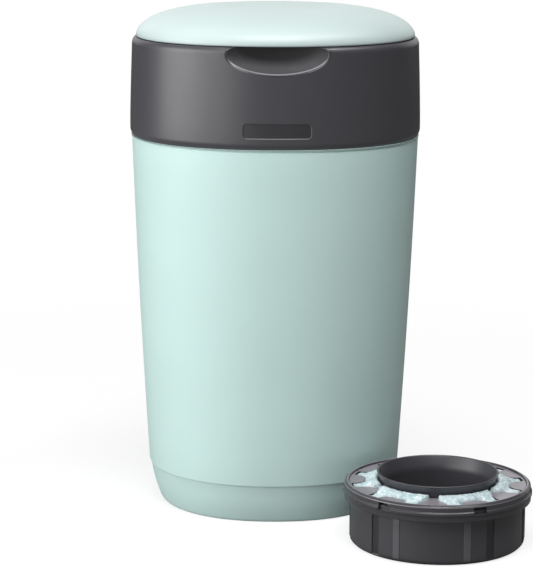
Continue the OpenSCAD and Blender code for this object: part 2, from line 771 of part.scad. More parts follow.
module film_flap(a) {
    tip = flap_hole_w / 2;
    half = flap_w / 2;
    color(mint) rotate(a) difference() {
        union() {
            translate([0, 0, flap_z - flap_t / 2]) linear_extrude(flap_t)
                polygon([[tip, -tip + flap_gap], [half + flap_gap, -half], [flap_pin_out, -half],
                    [flap_pin_out, half], [half + flap_gap, half], [tip, tip - flap_gap]]);
            for (y = [-8, 0, 8])
                translate([tip + 2, y - 0.6, flap_z - flap_t / 2 - 1.6])
                    cube([flap_pin_out - tip - 9, 1.2, 1.8]);
            translate([flap_pin_out, half, flap_z]) rotate([90, 0, 0])
                cylinder(r = flap_barrel_r, h = flap_w);
        }
        translate([flap_pin_out, half + 1, flap_z]) rotate([90, 0, 0])
            cylinder(d = flap_pin_d + 2 * bore_gap, h = flap_w + 2, $fn = 32);
        translate([flap_pin_out - flap_barrel_r - 2.4, -flap_spring_w / 2, flap_z - 4])
            cube([2 * flap_barrel_r + 6, flap_spring_w, 8]);
    }
}

module flap_pins() {
    color(steel) for (side = flap_sides) rotate(side[1])
        translate([flap_pin_out, notch_half + 5.6, flap_z]) rotate([90, 0, 0])
            cylinder(d = flap_pin_d, h = 2 * notch_half + 11.2, $fn = 32);
}

module flap_springs() {
    turns = 5;
    pitch = 1.5;
    color(steel) for (side = flap_sides) rotate(side[1])
        translate([flap_pin_out, turns * pitch / 2, flap_z]) rotate([90, 0, 0])
            coil(flap_pin_d / 2 + wire_r + 0.3, turns, pitch, 1.2);
}

// ---- Film cutter below the flap frame ----

cutter_at = 225;
cutter_out = 52;

module cutter_guard() {
    color(charcoal) rotate(cutter_at) translate([cutter_out, 0, frame_z]) difference() {
        translate([0, -guard_w / 2, -guard_h]) cube([guard_l, guard_w, guard_h]);
        translate([-1, -guard_slot / 2, -guard_h - 1]) cube([guard_l - 5, guard_slot, guard_h - 2]);
        translate([-1, 0, -guard_h]) rotate([90, 0, 90]) linear_extrude(9)
            polygon([[-guard_slot / 2 - 2.5, -1], [guard_slot / 2 + 2.5, -1],
                [guard_slot / 2, 6], [-guard_slot / 2, 6]]);
        translate([guard_l / 2 - 1, -blade_t / 2, -guard_h + 1.5])
            cube([guard_l / 2 - 2, blade_t, guard_h - 1.5]);
    }
}

module cutter_blade() {
    low = -guard_h + 1.5;
    color(steel) rotate(cutter_at) translate([cutter_out, blade_t / 2, frame_z]) rotate([90, 0, 0])
        linear_extrude(blade_t) polygon([[guard_l / 2 - 1, -0.1], [guard_l - 3, low], [guard_l - 3, -0.1]]);
}

// ---- Film cassette, drawn on its own base ----

window_step = 360 / window_count;

module tub() {
    ledge_r = tub_r - tub_wall;
    color(cassette_grey) difference() {
        union() {
            turned([[tub_inner_r, 0], [tub_r - 2.2, 0], [tub_r - 0.8, 0.8], [tub_r, 2.6], [tub_r, tub_h],
                [tub_rim_r, tub_h], [tub_rim_r, cover_top - 5], [tub_rim_r - tub_wall, cover_top - 5],
                [tub_rim_r - tub_wall, tub_h + 1.4], [ledge_r, tub_h - 0.6], [ledge_r, tub_wall],
                [tub_inner_r + tub_wall, tub_wall], [tub_inner_r + tub_wall, upstand_h],
                [tub_inner_r, upstand_h]]);
            // Raised edge strip beside each small panel
            for (i = [0 : window_count - 1]) rotate((i + 0.5) * window_step)
                mirror([0, i % 2, 0])
                    ring_sector(tub_r - 0.5, tub_r + 0.45, -9, -4.5, 3, tub_h - 2);
        }
        // Sunk channel on the other side of each small panel
        for (i = [0 : window_count - 1]) rotate((i + 0.5) * window_step)
            mirror([0, i % 2, 0])
                ring_sector(tub_r - 0.9, tub_r + 1, 7, 13, 3, tub_h - 2);
    }
}

module core() {
    base_r = core_r + core_wall;
    collar_low = cover_top - collar_down;
    color(cassette_grey) union() {
        turned([[core_r, 0], [base_r, 0], [base_r, collar_low], [base_r + 1.5, collar_low],
            [base_r + 1.5, cover_top - 1], [collar_r - 0.4, collar_top - 1.2], [collar_r, collar_top - 0.6],
            [collar_r - 0.6, collar_top], [collar_r - 1.8, collar_top - 0.4], [core_r, cover_top - 2]]);
        // Clips that hold the collar to the cover
        for (i = [0 : window_count - 1]) rotate(i * window_step)
            ring_sector(base_r + 1, base_r + 4, -3, 3,
                window_plate_z + tub_wall, window_plate_z + tub_wall + 1.4);
    }
}

// Outline of one film window: pairs of an angle, for six windows, and a radius
module film_windows() {
    inner = core_r + 9.5;
    outer = cover_r - 6.5;
    tab = outer - window_tab_l;
    side = [[-21.5, inner + 7.5], [-20, outer - 5.3], [-19.5, outer], [-15, outer + 0.6], [-10.5, outer],
        [-9.8, outer - 6.3], [-6, tab]];
    outline = concat([[0, inner], [-11, inner], [-21.5, inner]], side,
        [for (i = [len(side) - 1 : -1 : 0]) [-side[i][0], side[i][1]]], [[21.5, inner], [11, inner]]);
    for (i = [0 : window_count - 1]) rotate((i + 0.5) * window_step)
        polygon([for (p = outline) let (a = p[0] * window_step / 60) [p[1] * cos(a), p[1] * sin(a)]]);
}

module cover() {
    rim = cover_r - cover_rim_w;
    plate_inner = core_r + core_wall + 2.2;
    color(cassette_grey) difference() {
        union() {
            turned([[cover_inner_r, tub_h + 0.2], [cover_r - 0.9, tub_h + 0.2],
                [cover_r - 0.9, tub_h + 4.6], [cover_r, tub_h + 5.2],
                [cover_r, tub_h + 7.4], [cover_r - 1.2, tub_h + 8.2], [cover_r - 1.2, cover_top - 1.6],
                [rim + 0.6, cover_top - 0.3], [rim - 0.2, cover_top], [rim - 1.2, cover_top - 0.5],
                [rim - 1.6, window_plate_z + tub_wall - eps], [rim - 1.6, window_plate_z],
                [cover_inner_r, window_plate_z - 0.1]]);
            translate([0, 0, window_plate_z]) linear_extrude(tub_wall) difference() {
                circle(rim);
                circle(plate_inner);
                film_windows();
            }
        }
        // Snap windows in the skirt
        for (i = [0 : window_count - 1]) rotate((i + 0.5) * window_step)
            translate([cover_r - 3, -5.8, tub_h + 6.6]) cube([6, 11.6, 4.6]);
    }
}

module film() {
    inner = core_r + core_wall + 1.9;
    outer = tub_r - tub_wall - 0.5;
    low = tub_wall;
    top = window_plate_z - 0.4;
    pleats = 9;
    step = (top - low) / pleats;
    color(film_mint) turned(concat(
        [for (i = [0 : pleats - 1]) each [[outer - 1.4, low + i * step], [outer, low + (i + 0.5) * step]]],
        [[outer - 1.4, top], [inner + 1.4, top]],
        [for (i = [pleats - 1 : -1 : 0]) each [[inner, low + (i + 0.5) * step], [inner + 1.4, low + i * step]]]));
}

module installed() {
    translate([0, 0, cassette_z]) children();
}

module spare() {
    translate([spare_x, -spare_y, 0]) rotate(spare_turn) children();
}

bucket();
head_band();
head_deck();
deck_screws();
lid_shell();
lid_tray();
seal_holder();
lid_seal();
hinge_pin();
twist_ring();
ring_retainer();
click_pawl();
pawl_pin();
pawl_spring();
flap_frame();
frame_screws();
film_flap(-90);  // film_flap_front
film_flap(0);  // film_flap_right
film_flap(90);  // film_flap_back
film_flap(180);  // film_flap_left
flap_pins();
flap_springs();
cutter_guard();
cutter_blade();
installed() tub();  // cassette_tub
installed() core();  // cassette_core
installed() cover();  // cassette_cover
installed() film();  // cassette_film
spare() tub();  // spare_tub
spare() core();  // spare_core
spare() cover();  // spare_cover
spare() film();  // spare_film
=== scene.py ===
# %% [markdown]
# # A nappy bin, finished around its packed frame
# The real object is a tall plastic bin for used nappies: a mint bucket, a charcoal band with a finger
# scoop, a domed mint lid, and a ring-shaped film cassette. A second cassette stands beside it.
# The packed frame already holds every piece in its place with its joints. A scene could be modelled
# again from nothing, but then it would drift from the part, so this lesson only puts better skins and
# finishes round the frame, and then adds a floor, lamps and a camera.

# %% Frame
import bpy
import json
import math
import numpy as np
from mathutils import Matrix, Vector


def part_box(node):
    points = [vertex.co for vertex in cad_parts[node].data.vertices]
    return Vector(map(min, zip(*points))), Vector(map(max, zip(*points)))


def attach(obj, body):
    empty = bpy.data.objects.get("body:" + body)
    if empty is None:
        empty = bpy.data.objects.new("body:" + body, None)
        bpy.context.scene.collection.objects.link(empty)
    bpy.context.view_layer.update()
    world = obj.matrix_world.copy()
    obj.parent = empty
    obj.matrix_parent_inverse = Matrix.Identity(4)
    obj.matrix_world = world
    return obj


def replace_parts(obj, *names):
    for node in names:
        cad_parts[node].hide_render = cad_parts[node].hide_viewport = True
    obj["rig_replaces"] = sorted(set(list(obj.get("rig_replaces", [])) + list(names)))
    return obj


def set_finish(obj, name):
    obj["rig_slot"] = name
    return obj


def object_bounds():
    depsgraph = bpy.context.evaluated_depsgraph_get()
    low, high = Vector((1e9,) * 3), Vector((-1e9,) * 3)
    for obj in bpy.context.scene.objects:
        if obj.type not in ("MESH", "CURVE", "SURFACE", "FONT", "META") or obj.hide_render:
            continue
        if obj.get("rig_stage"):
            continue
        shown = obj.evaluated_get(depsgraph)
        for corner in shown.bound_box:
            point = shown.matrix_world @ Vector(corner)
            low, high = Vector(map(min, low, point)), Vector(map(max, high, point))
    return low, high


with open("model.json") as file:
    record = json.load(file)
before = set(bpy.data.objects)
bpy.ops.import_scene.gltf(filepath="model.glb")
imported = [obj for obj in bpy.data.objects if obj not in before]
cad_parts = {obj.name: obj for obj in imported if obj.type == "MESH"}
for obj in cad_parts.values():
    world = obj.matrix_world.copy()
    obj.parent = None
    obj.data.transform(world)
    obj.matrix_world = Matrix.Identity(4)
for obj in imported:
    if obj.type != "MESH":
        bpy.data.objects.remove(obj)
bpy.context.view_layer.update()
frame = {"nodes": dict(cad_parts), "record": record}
MM = 0.001

# %% [markdown]
# ## Levels taken from the frame
# A skin has to meet its neighbours to a fraction of a millimetre. The heights could be typed in a
# second time; reading them from the packed boxes keeps skins and solids together instead. Everything
# below is worked out in millimetres, and turned into Blender's metres where a mesh is made.

# %% Levels
def box_mm(node):
    """Lowest and highest corner of a packed piece."""
    low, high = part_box(node)
    return np.array(low) / MM, np.array(high) / MM

bucket_top = box_mm("bucket")[1][2]
rim_z = box_mm("head_band")[1][2]
spare_low, spare_high = box_mm("spare_tub")
spare_at = np.array([(spare_low[0] + spare_high[0]) / 2, (spare_low[1] + spare_high[1]) / 2, 0.0])
installed_at = np.array([0.0, 0.0, box_mm("cassette_tub")[0][2]])
print("bucket top", bucket_top, "rim", rim_z)
print("spare cassette at", spare_at, "installed cassette at", installed_at)

# %% [markdown]
# ## Rounded-square plan
# Seen from above, bucket, band and lid are neither round nor square. The outline could be four arcs
# and four lines, which show a seam where they meet. One power curve, a circle pulled towards a square,
# has no seam, and the same curve at every level lets the three pieces meet without a step.

# %% Plan outline
PLAN = 2.2

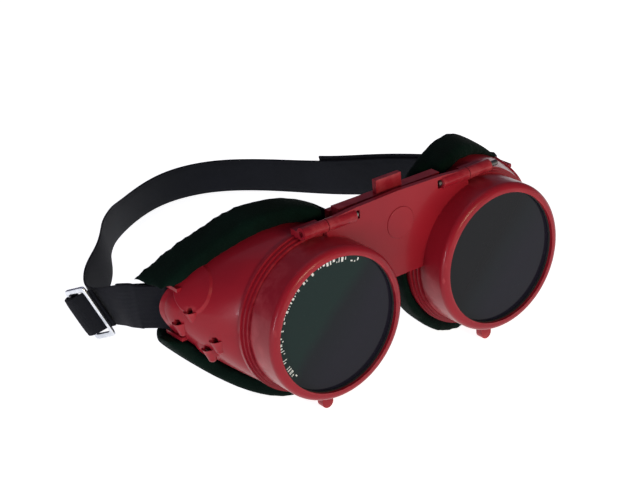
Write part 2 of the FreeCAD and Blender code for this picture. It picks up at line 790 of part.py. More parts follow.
def build():
    for side_name in SIDES:
        lens_stack("dark", side_name, "@dark_thick", "0")
        lens_stack("clear", side_name, "@clear_thick", "@collar_front + @lip_depth")
        hinge_pin(side_name)
        strap_bar(side_name)
    flip_front()
    cup = eyecup()
    both_sides("eyecup", cup)
    node("face_cushion_left", feature("face_cushion_left", face_cushion(cup, dim("cushion_droop"))))
    right = mirrored(face_cushion(cup, 0))
    node("face_cushion_right", feature("face_cushion_right", right))
    both_sides("vent_baffle", vent_baffle())
    node("nose_bridge", feature("nose_bridge", nose_bridge()))
    both_sides("nose_bridge_rivet", nose_bridge_rivet())
    node("head_strap", feature("head_strap", head_strap()))
    node("strap_threaded_end", feature("strap_threaded_end", threaded_end()))
    strap_buckle()


def check_and_write():
    doc.recompute()
    for thing in doc.Objects:
        if "Invalid" in thing.State or "Error" in thing.State:
            raise RuntimeError("%s did not compute: %s" % (thing.Label, thing.State))
    os.makedirs("parts", exist_ok=True)
    for thing in NODES:
        shape = thing.Shape
        if shape.isNull() or not shape.isValid():
            raise RuntimeError("%s has no valid shape" % thing.Label)
        print("%-28s solids %d volume %9.1f mm3" % (thing.Label, len(shape.Solids), shape.Volume))
        shape.exportStep("parts/%s.step" % thing.Label)


build()
check_and_write()
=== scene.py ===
"""Welding goggles with a flip-up dark front: looks, soft parts, camera and light."""
import math

import bmesh
import bpy
import numpy as np
from mathutils import Matrix, Vector


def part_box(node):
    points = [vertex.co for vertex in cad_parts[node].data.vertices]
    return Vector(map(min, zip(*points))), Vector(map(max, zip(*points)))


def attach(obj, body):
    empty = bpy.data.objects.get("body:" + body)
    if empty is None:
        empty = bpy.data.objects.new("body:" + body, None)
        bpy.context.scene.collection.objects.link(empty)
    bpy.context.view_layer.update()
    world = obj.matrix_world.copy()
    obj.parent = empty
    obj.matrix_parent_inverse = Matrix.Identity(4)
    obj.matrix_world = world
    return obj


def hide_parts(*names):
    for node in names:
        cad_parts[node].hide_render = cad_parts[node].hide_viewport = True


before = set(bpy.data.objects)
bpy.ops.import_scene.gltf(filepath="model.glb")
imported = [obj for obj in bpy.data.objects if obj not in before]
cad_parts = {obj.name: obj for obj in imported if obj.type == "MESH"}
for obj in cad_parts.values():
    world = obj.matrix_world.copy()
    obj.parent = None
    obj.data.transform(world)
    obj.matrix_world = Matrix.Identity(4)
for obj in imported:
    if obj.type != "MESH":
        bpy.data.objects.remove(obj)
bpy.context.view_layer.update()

MM = 0.001
LIP_DEPTH = 1.2 * MM                       # the lips' thickness in front of the lenses
LIPS_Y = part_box("flip_front")[0].y + LIP_DEPTH
FLOOR_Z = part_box("flip_front")[0].z        # the finger tongues are the lowest points
LENS_RIGHT = sum(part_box("dark_lens_right"), Vector()) / 2
LENS_LEFT = sum(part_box("dark_lens_left"), Vector()) / 2


def linked(name, data):
    """An object at the origin that shows the data given."""
    made = bpy.data.objects.new(name, data)
    bpy.context.scene.collection.objects.link(made)
    return made


def frame_points(rows):
    """Points in the frame, from x, depth behind the lips' inner faces and height in millimetres."""
    rows = np.asarray(rows, float)
    return rows[:, :3] * MM + np.array([0.0, LIPS_Y, 0.0])


# ---------------------------------------------------------------- shader building
NOISE_ROUGHNESS = 0.55


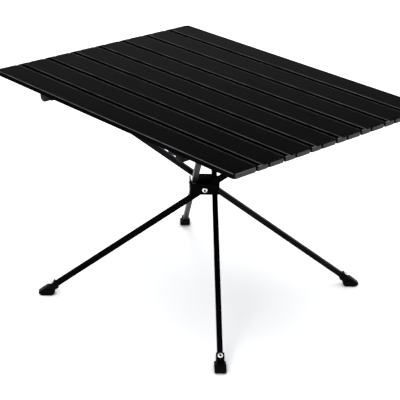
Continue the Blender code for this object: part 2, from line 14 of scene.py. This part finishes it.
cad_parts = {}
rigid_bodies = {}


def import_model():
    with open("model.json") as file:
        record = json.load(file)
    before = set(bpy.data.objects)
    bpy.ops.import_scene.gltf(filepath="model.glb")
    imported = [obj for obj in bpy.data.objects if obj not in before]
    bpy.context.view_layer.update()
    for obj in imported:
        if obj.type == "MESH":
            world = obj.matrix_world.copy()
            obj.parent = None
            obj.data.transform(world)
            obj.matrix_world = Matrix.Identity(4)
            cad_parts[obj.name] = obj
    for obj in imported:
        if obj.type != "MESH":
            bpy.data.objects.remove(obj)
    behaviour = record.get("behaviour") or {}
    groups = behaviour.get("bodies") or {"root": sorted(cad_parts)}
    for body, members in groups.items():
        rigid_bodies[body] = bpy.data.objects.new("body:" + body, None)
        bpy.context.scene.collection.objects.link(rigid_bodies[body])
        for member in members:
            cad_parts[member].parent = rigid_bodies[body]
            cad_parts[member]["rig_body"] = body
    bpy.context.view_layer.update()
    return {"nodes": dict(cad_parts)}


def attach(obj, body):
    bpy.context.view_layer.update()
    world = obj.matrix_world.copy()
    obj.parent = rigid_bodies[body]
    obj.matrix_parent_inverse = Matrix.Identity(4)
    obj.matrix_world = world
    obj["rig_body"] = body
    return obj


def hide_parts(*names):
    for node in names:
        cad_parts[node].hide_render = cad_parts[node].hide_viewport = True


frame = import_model()

# Camera. It stands at the front right, a little above the top, with a long lens, so that the slats run away to
# the left with nearly no convergence. Its place and its three directions were fitted to the feet and the slats.
camera_data = bpy.data.cameras.new("photo_camera")
camera_data.sensor_fit = "HORIZONTAL"
camera_data.sensor_width = 36
camera_data.lens = 111.5267
camera_data.clip_start = 0.05
camera_data.clip_end = 60
camera = bpy.data.objects.new("photo_camera", camera_data)
bpy.context.scene.collection.objects.link(camera)
camera_right = Vector((0.67935433, 0.73323641, 0.0290184))
camera_up = Vector((-0.31997961, 0.26041497, 0.91093199))
camera_back = Vector((0.66037168, -0.62813089, 0.41153473))
camera_matrix = Matrix((camera_right, camera_up, camera_back)).transposed().to_4x4()
camera_matrix.translation = (1.35767909, -1.29945872, 1.01609704)
camera.matrix_world = camera_matrix
bpy.context.scene.camera = camera
bpy.context.scene.view_settings.view_transform = "Standard"


# Studio. A smooth white floor under a white surround. One wide soft box hangs overhead and one stands beside
# the camera. Two stand past the table's left end: the high one gives the top a faint sheen that fades towards
# the near corner, and the low one is weak and lifts only the faces turned to it.
ambient_tint = (0.97, 0.98, 1.0, 1)
ambient_level = 0.5
backdrop_level = 1.0
floor_half = 9.0
floor_lights = 0.8
floor_shows = 2.2


def linear(hex_colour):
    """The linear RGBA of an sRGB colour such as 1c1c1e."""
    channels = [int(hex_colour[i : i + 2], 16) / 255 for i in (0, 2, 4)]
    return (*[c / 12.92 if c <= 0.04045 else ((c + 0.055) / 1.055) ** 2.4 for c in channels], 1)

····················

**What you have to do**
Both the line with "Continue the Blender" and the line with "frame = import_model()" belong in the extract, along with every line between them; set down those lines exactly and only.

**Full response**
Continue the Blender code for this object: part 2, from line 14 of scene.py. This part finishes it.
cad_parts = {}
rigid_bodies = {}


def import_model():
    with open("model.json") as file:
        record = json.load(file)
    before = set(bpy.data.objects)
    bpy.ops.import_scene.gltf(filepath="model.glb")
    imported = [obj for obj in bpy.data.objects if obj not in before]
    bpy.context.view_layer.update()
    for obj in imported:
        if obj.type == "MESH":
            world = obj.matrix_world.copy()
            obj.parent = None
            obj.data.transform(world)
            obj.matrix_world = Matrix.Identity(4)
            cad_parts[obj.name] = obj
    for obj in imported:
        if obj.type != "MESH":
            bpy.data.objects.remove(obj)
    behaviour = record.get("behaviour") or {}
    groups = behaviour.get("bodies") or {"root": sorted(cad_parts)}
    for body, members in groups.items():
        rigid_bodies[body] = bpy.data.objects.new("body:" + body, None)
        bpy.context.scene.collection.objects.link(rigid_bodies[body])
        for member in members:
            cad_parts[member].parent = rigid_bodies[body]
            cad_parts[member]["rig_body"] = body
    bpy.context.view_layer.update()
    return {"nodes": dict(cad_parts)}


def attach(obj, body):
    bpy.context.view_layer.update()
    world = obj.matrix_world.copy()
    obj.parent = rigid_bodies[body]
    obj.matrix_parent_inverse = Matrix.Identity(4)
    obj.matrix_world = world
    obj["rig_body"] = body
    return obj


def hide_parts(*names):
    for node in names:
        cad_parts[node].hide_render = cad_parts[node].hide_viewport = True


frame = import_model()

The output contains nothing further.